Her mother was a singing teacher and although she never formally trained she “just learned” as she went along, sitting in on her mother’s lessons. Augen family lore has it that she was taken to lessons and amateur dramatics rehearsals as “a baby in a bassinet”.

Augen did have some professional training however. She attended Rada in London and has been here “on and off” for ten years. She always had her sights set on London and didn’t even apply for other British drama schools (“maybe I should have…”). “I’ve always been an Anglophile,” she says, “always gravitated to everything British really.”

And this is especially true when it comes to her career. “My earliest experience of the theatre is of my parents rehearsing Gilbert and Sullivan. British comedy has been drilled into me from a very young age.” Her first forays into acting were also influenced by us Brits. “When I was 10 a woman in my little town started a Shakespeare group for kids. I can still remember lines from Shakespeare but I can’t remember what I said last week!”

The Comedy About a Bank Robbery comes out of British comedy traditions that she also loves, says Augen: Fawlty Towers, Keeping Up Appearances. She joined the Bank Robbery cast in February as part of the play’s third cast reboot and will be at the Criterion in Piccadilly Circus until the end of the year. “Being on the West End is a dream,” she gushes. “It’s my second time and it’s just incredible. I love doing this show though. It’s such a people pleaser and audiences are so happy when they leave.”

I like Jenna. She’s surprisingly self-effacing for an actress, seemingly saving up all of her confidence for the stage and repeatedly acknowledging how lucky she been throughout her career. I ask her if she feels she gets typecast her roles in The Knowledge, Chicken Soup with Barley and Bad Jews were all Jewish characters – thanks to her Jewish heritage and her stereotypical Jewish features. She says yes but she also gets seen for Turkish and Greek roles. “I’m half and half so my resume has been pretty much that – half and half!” The Jewish half comes from her dad’s side, for which she apologises, as if she’s lured me into this interview under false pretences. “I didn’t have any religious upbringing,” she admits, “but I come by it [Judaism] honest!”

Augen repeats a Sarah Silverman quote that resonates with her: “I’m a Jew in that it pours out, that it oozes out of my pores uncontrollably. Personally I have no religion, but I’m Jew-y. It’s beyond my control.”

Playing Daphna Feygenbam in Bad Jews was one of Augen’s most ‘Jew-y’ roles. “There were some references that I didn’t grasp right away but I’ve had a very thorough education now!” she laughs, recalling what she describes as “some spooky coincidences”. Growing up, Augen’s father was the only one in the family who could remember enough Hebrew to lead the Seder and her alter-ego Daphna recalls the same experience. Augen lived in a studio flat on the same block that Bad Jews is set in and Melody, the non-Jewish girlfriend in the play, is a singer: Augen’s mother is a non-Jewish singer married to a Jewish man.
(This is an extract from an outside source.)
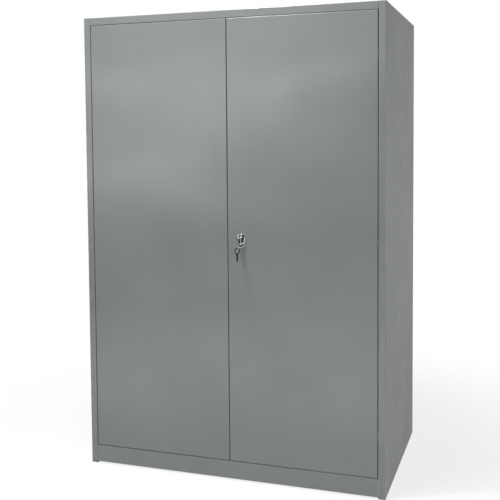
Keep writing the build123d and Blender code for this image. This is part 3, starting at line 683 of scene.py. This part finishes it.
class Aim(Enum):
    """Points of the cabinet that lamps face, in metres."""

    BEFORE_DOORS = (0.0, -0.5, 0.9)
    DOORS = (0.0, -0.38, 1.2)
    DOORS_LOW_RIGHT = (0.3, -0.38, 0.6)
    LEFT_SIDE = (-0.5, 0.2, 0.9)
    RIGHT_SIDE = (0.5, 0.2, 0.9)


@dataclass(frozen=True)
class SoftBox:
    """A rectangular studio lamp with white light.

    Attributes:
        name: lamp name.
        place: where it hangs, in metres.
        aim: what it faces.
        size: width and height in metres.
        power: in watts.
    """

    name: str
    place: Point
    aim: Aim
    size: tuple[float, float]
    power: float

    def build(self) -> None:
        """Hangs the lamp."""
        lamp = bpy.data.lights.new(self.name, "AREA")
        lamp.shape = "RECTANGLE"
        lamp.size, lamp.size_y = self.size
        lamp.energy = self.power
        hung = bpy.data.objects.new(self.name, lamp)
        hung.location = self.place
        facing = Vector(self.aim.value) - Vector(self.place)
        hung.rotation_euler = facing.to_track_quat("-Z", "Y").to_euler()
        bpy.context.scene.collection.objects.link(hung)
        log.info("lamp %s", self.name)


# two small lamps high above give the shadow of the lock, the windows give the bands on the doors
LAMPS = (
    SoftBox("overhead_left", (-0.42, -0.95, 3.6), Aim.BEFORE_DOORS, (0.25, 0.3), 82.0),
    SoftBox("overhead_middle", (-0.1, -1.1, 3.6), Aim.BEFORE_DOORS, (0.3, 0.45), 30.0),
    SoftBox("right_softbox", (2.4, -2.4, 1.0), Aim.DOORS_LOW_RIGHT, (1.0, 1.2), 15.0),
    SoftBox("rear_right_softbox", (3.4, 2.2, 1.0), Aim.RIGHT_SIDE, (1.6, 1.6), 55.0),
    SoftBox("rear_left_softbox", (-3.4, 2.2, 1.0), Aim.LEFT_SIDE, (1.6, 1.6), 55.0),
    SoftBox("window_top_left", (-1.684, -3.6, 1.715), Aim.DOORS, (1.814, 0.344), 9.3),
    SoftBox("window_top_right", (-0.538, -3.6, 1.782), Aim.DOORS, (0.859, 0.477), 3.65),
    SoftBox("window_low", (-1.827, -3.6, 1.085), Aim.DOORS, (1.146, 0.21), 6.74),
)


@dataclass(frozen=True)
class Studio:
    """A plain floor of white paper, white surroundings and soft lamps.

    To the camera both the floor and the world are white, but for a faint shadow round the cabinet.
    Its glossy sheets mirror something else: in front a dark room with a strip of bright paper on
    its floor, and from the sides and the back a grey backdrop. Sizes are in metres, and the
    brightness of white is 1.

    Attributes:
        floor_half: half the side of the floor.
        shade_radii: distance from the cabinet's middle at which its shadow starts to fade, and
            at which it is gone.
        shade_share: how much of the shadow the camera sees.
        paper: brightness of the strip as the doors mirror it.
        shaded: share of that brightness in the cabinet's painted shadow on the strip.
        paper_halves: half the width of the strip, where it starts to fade and where it is gone.
        paper_front: y where the strip starts to fade in, and where it is full.
        room: brightness of the dark room.
        backdrop: brightness of the backdrop.
        backdrop_floor: y on the floor where the room ends, and where the backdrop begins.
        backdrop_heading: y of the direction in which the room ends, and where the backdrop begins.
        ambient: brightness of the world for everything that isn't a mirror image.
        lamps: the lamps.
    """

    floor_half: float = 30.0
    shade_radii: tuple[float, float] = (0.8, 2.0)
    shade_share: float = 0.22
    paper: float = 1.36
    shaded: float = 0.35
    paper_halves: tuple[float, float] = (1.3, 2.08)
    paper_front: tuple[float, float] = (-4.66, -2.48)
    room: float = 0.05
    backdrop: float = 0.345
    backdrop_floor: tuple[float, float] = (-0.7, -0.2)
    backdrop_heading: tuple[float, float] = (0.1, 0.7)
    ambient: float = 0.2
    lamps: tuple[SoftBox, ...] = LAMPS

    def build(self) -> None:
        """Sets up the floor, the world and the lamps."""
        self.lay_floor()
        self.light_world()
        for lamp in self.lamps:
            lamp.build()

    def lay_floor(self) -> None:
        """Lays the floor and covers it with paper."""
        half = self.floor_half
        mesh = bpy.data.meshes.new("studio_floor")
        corners = [(-half, -half, 0), (half, -half, 0), (half, half, 0), (-half, half, 0)]
        mesh.from_pydata(corners, [], [(0, 1, 2, 3)])
        floor = bpy.data.objects.new("studio_floor", mesh)
        bpy.context.scene.collection.objects.link(floor)
        mesh.materials.append(self.floor_paper())

    def floor_paper(self) -> bpy.types.Material:
        """Makes paper that keeps the cabinet's shadow and turns into plain white further out.

        Returns:
            The floor's material.
        """
        paper = bpy.data.materials.new("studio_paper")
        paper.use_nodes = True
        tree = paper.node_tree
        tree.nodes.clear()
        place = add_node(tree, "TexCoord").outputs["Object"]
        away = add_node(tree, "VectorMath", {"operation": "LENGTH"}, {0: place})
        start, gone = self.shade_radii
        near = add_node(tree, "MapRange", {"From Min": start, "From Max": gone,
                                           "To Min": 1.0, "To Max": 0.0, **SMOOTH},
                        {"Value": away.outputs["Value"]})
        axes = add_node(tree, "SeparateXYZ", links={0: place})
        mirrored = self.mirrored_floor(tree, axes, near.outputs[0])
        path = add_node(tree, "LightPath")
        strength = add_node(tree, "Mix", {"data_type": "FLOAT", "A": 1.0},
                            {"Factor": path.outputs["Is Glossy Ray"], 3: mirrored})
        # to the camera the paper near the cabinet keeps a faint shadow
        share = add_node(tree, "Math", {"operation": "MULTIPLY"}, {0: path.outputs["Is Camera Ray"]})
        share.inputs[1].default_value = self.shade_share
        shade = add_node(tree, "Math", {"operation": "MULTIPLY"},
                         {0: near.outputs[0], 1: share.outputs[0]})
        plain = add_node(tree, "Math", {"operation": "SUBTRACT", "use_clamp": True},
                         {1: shade.outputs[0]})
        plain.inputs[0].default_value = 1.0
        seen = add_node(tree, "Math", {"operation": "MAXIMUM"},
                        {0: path.outputs["Is Camera Ray"], 1: path.outputs["Is Glossy Ray"]})
        amount = add_node(tree, "Math", {"operation": "MULTIPLY"},
                          {0: plain.outputs[0], 1: seen.outputs[0]})
        matt = add_node(tree, "BsdfDiffuse", {"Color": linear("#F2F2F2")})
        white = add_node(tree, "Emission", links={"Strength": strength.outputs[0]})
        mixed = add_node(tree, "MixShader",
                         links={0: amount.outputs[0], 1: matt.outputs[0], 2: white.outputs[0]})
        add_node(tree, "OutputMaterial", links={"Surface": mixed.outputs[0]})
        return paper

    def mirrored_floor(self, tree: bpy.types.NodeTree, axes: bpy.types.Node,
                       near: bpy.types.NodeSocket) -> bpy.types.NodeSocket:
        """Works out how bright the floor is in a mirror image.

        Args:
            tree: the floor's node tree.
            axes: the node that gives x, y and z on the floor.
            near: 1 in the cabinet's shadow and 0 outside it.

        Returns:
            The brightness.
        """
        aside = add_node(tree, "Math", {"operation": "ABSOLUTE"}, {0: axes.outputs[0]})
        start, gone = self.paper_halves
        width = add_node(tree, "MapRange", {"From Min": start, "From Max": gone,
                                            "To Min": 1.0, "To Max": 0.0, **SMOOTH},
                         {"Value": aside.outputs[0]})
        start, full = self.paper_front
        front = add_node(tree, "MapRange", {"From Min": start, "From Max": full, **SMOOTH},
                         {"Value": axes.outputs[1]})
        strip = add_node(tree, "Math", {"operation": "MULTIPLY"},
                         {0: width.outputs[0], 1: front.outputs[0]})
        # painted shadow: close to the doors the paper is dimmer in mirror images, where the cabinet
        # shades it
        clear = add_node(tree, "MapRange", {"To Min": 1.0, "To Max": self.shaded}, {"Value": near})
        open_strip = add_node(tree, "Math", {"operation": "MULTIPLY"},
                              {0: strip.outputs[0], 1: clear.outputs[0]})
        lit = add_node(tree, "Mix", {"data_type": "FLOAT", "A": self.room, "B": self.paper},
                       {"Factor": open_strip.outputs[0]})
        start, full = self.backdrop_floor
        rear = add_node(tree, "MapRange", {"From Min": start, "From Max": full, **SMOOTH},
                        {"Value": axes.outputs[1]})
        mirrored = add_node(tree, "Mix", {"data_type": "FLOAT", "B": self.backdrop},
                            {"Factor": rear.outputs[0], 2: lit.outputs[0]})
        return mirrored.outputs[0]

    def light_world(self) -> None:
        """Makes the world: white to the camera, a dark room and a backdrop in mirror images."""
        world = bpy.data.worlds.new("studio_world")
        world.use_nodes = True
        tree = world.node_tree
        tree.nodes.clear()
        path = add_node(tree, "LightPath")
        heading = add_node(tree, "SeparateXYZ",
                           links={0: add_node(tree, "TexCoord").outputs["Generated"]})
        start, full = self.backdrop_heading
        backdrop = add_node(tree, "MapRange", {"From Min": start, "From Max": full,
                                               "To Min": self.room, "To Max": self.backdrop,
                                               **SMOOTH},
                            {"Value": heading.outputs[1]})
        mirrored = add_node(tree, "Mix", {"data_type": "FLOAT", "A": self.ambient},
                            {"Factor": path.outputs["Is Glossy Ray"], 3: backdrop.outputs[0]})
        seen = add_node(tree, "Math", {"operation": "MAXIMUM"},
                        {0: path.outputs["Is Camera Ray"], 1: path.outputs["Is Transmission Ray"]})
        strength = add_node(tree, "Mix", {"data_type": "FLOAT"},
                            {"Factor": seen.outputs[0], 2: mirrored.outputs[0]})
        strength.inputs[3].default_value = 1.0
        sky = add_node(tree, "Background", {"Color": linear("#FFFFFF")},
                       {"Strength": strength.outputs[0]})
        add_node(tree, "OutputWorld", links={"Surface": sky.outputs[0]})
        bpy.context.scene.world = world


@dataclass
class ViewCamera:
    """The camera, by where it stands and where it looks.

    Attributes:
        place: in metres.
        yaw: degrees that it looks to the left of straight ahead.
        pitch: degrees that it looks down.
        roll: degrees that it leans.
        focal_px: focal length in pixels of the square frame.
        frame_px: side of that frame.
        shift: lens shift as a share of the frame, to the right and up.
        sensor_mm: width of the sensor.
    """

    place: Point = (1.1025, -3.4405, 1.346)
    yaw: float = 19.16
    pitch: float = 3.464
    roll: float = -0.498
    focal_px: float = 845.0
    frame_px: float = 500.0
    shift: tuple[float, float] = (0.026, -0.1233)
    sensor_mm: float = 36.0

    def build(self) -> None:
        """Puts the camera in place and makes it the scene's."""
        yaw, pitch, roll = (math.radians(angle) for angle in (self.yaw, self.pitch, self.roll))
        level_share = math.cos(pitch)
        ahead = Vector((-math.sin(yaw) * level_share, math.cos(yaw) * level_share, -math.sin(pitch)))
        level = ahead.cross(Vector((0, 0, 1))).normalized()
        upright = level.cross(ahead)
        right = level * math.cos(roll) + upright * math.sin(roll)
        up = upright * math.cos(roll) - level * math.sin(roll)
        lens = bpy.data.cameras.new("view_camera")
        lens.sensor_width = self.sensor_mm
        lens.lens = self.focal_px / self.frame_px * self.sensor_mm
        lens.shift_x, lens.shift_y = self.shift
        camera = bpy.data.objects.new("view_camera", lens)
        turned = Matrix((right, up, -ahead)).transposed().to_4x4()
        camera.matrix_world = Matrix.Translation(self.place) @ turned
        bpy.context.scene.collection.objects.link(camera)
        bpy.context.scene.camera = camera
        log.info("camera at %s", self.place)


def main() -> None:
    """Builds the scene, one sub-assembly after another."""
    logging.basicConfig(level=logging.INFO, format="%(name)s: %(message)s")
    bpy.context.scene.view_settings.view_transform = "Standard"
    for assembly in (Carcass(), Shelving(), Doors(), DoorLock(), Studio(), ViewCamera()):
        assembly.build()
        log.info("%s done", type(assembly).__name__)


if __name__ == "__main__":
    main()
Her current role as Mrs Monaghan, in The Comedy About a Bank Robbery, is not a Jewish one she has a date in a church however it’s hard for Augen to fully escape: Mrs Monaghan’s son briefly pretends to be a rabbi.
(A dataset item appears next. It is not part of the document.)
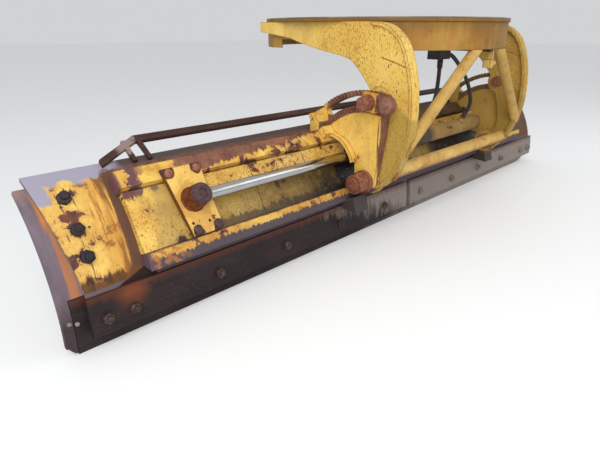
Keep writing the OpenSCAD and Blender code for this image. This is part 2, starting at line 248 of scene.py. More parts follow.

Although Augen is in her early 30s she has spent a lot of her career playing older characters like the middle-aged Ruth Monaghan. “I’m very lucky, I’ve had a career playing roles I’m not ready for,” she laughs. “Although Daphna in Bad Jews was 22, so I can tick that off!” She describes herself as a character actress and says she prefers it that way, always has done.

“When I was growing up I was very focused on the Wicked Witch of the West, I never wanted to be Dorothy. I used to colour in my face with a green marker and make my mother sing all the Dorothy songs.”
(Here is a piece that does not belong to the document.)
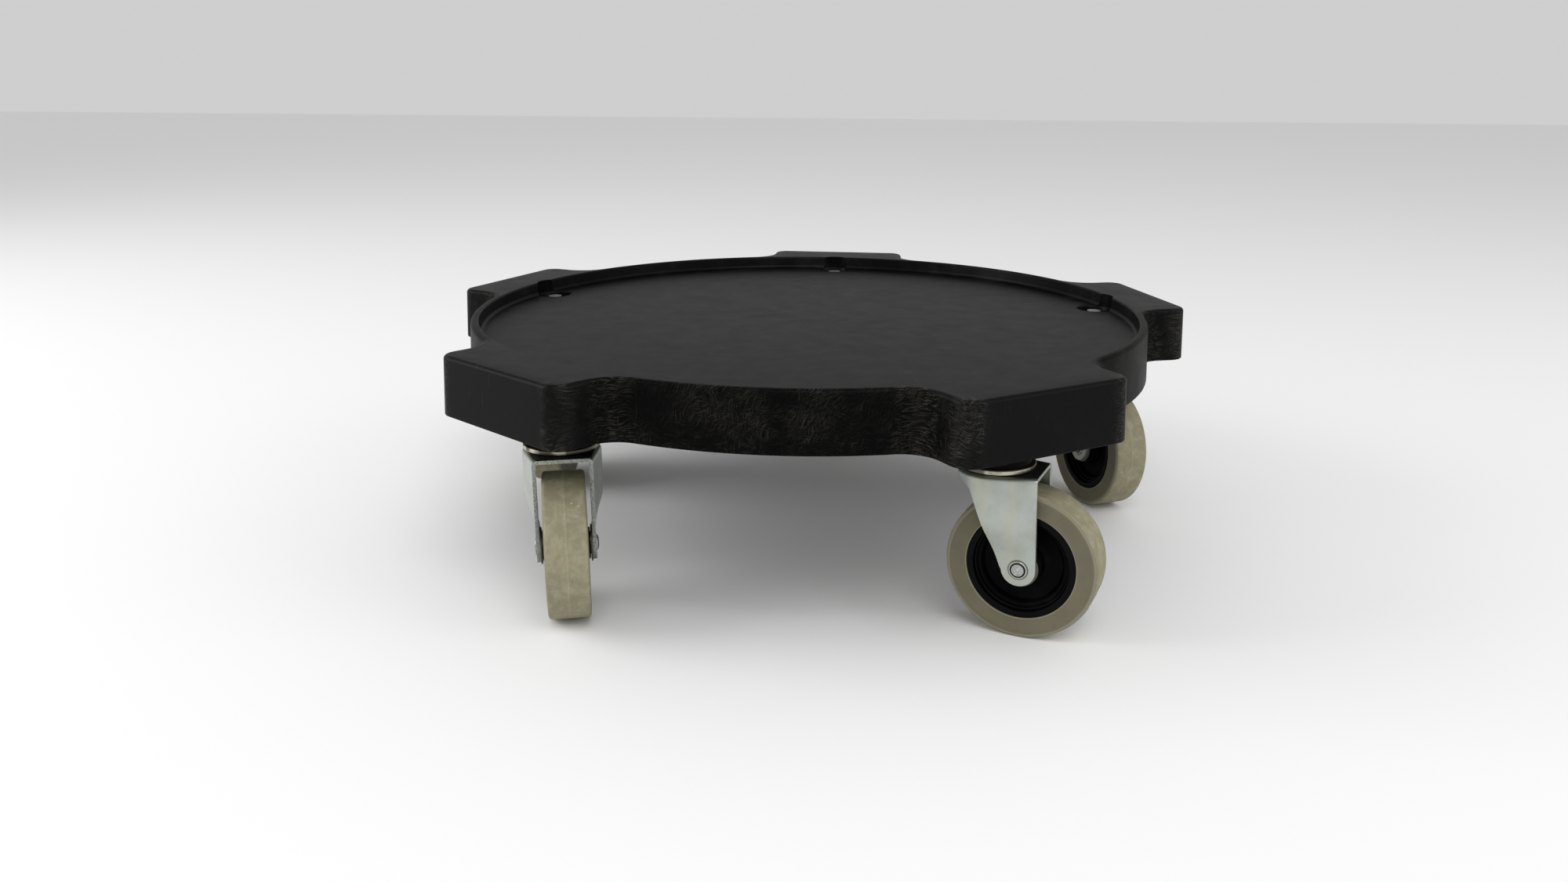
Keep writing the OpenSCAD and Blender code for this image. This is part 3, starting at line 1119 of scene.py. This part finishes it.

I wonder how she feels about the musical Wicked? “Oh my goodness, would I ever!” she says as I name her dream role. “But you have to be a really wonderful belter for that”.

My toes are still tapping from her performance in The Comedy About a Bank Robbery so I wonder if this is more Jenna Augen modesty. I hope that one day she’ll be applying her green face paint in a West End dressing room.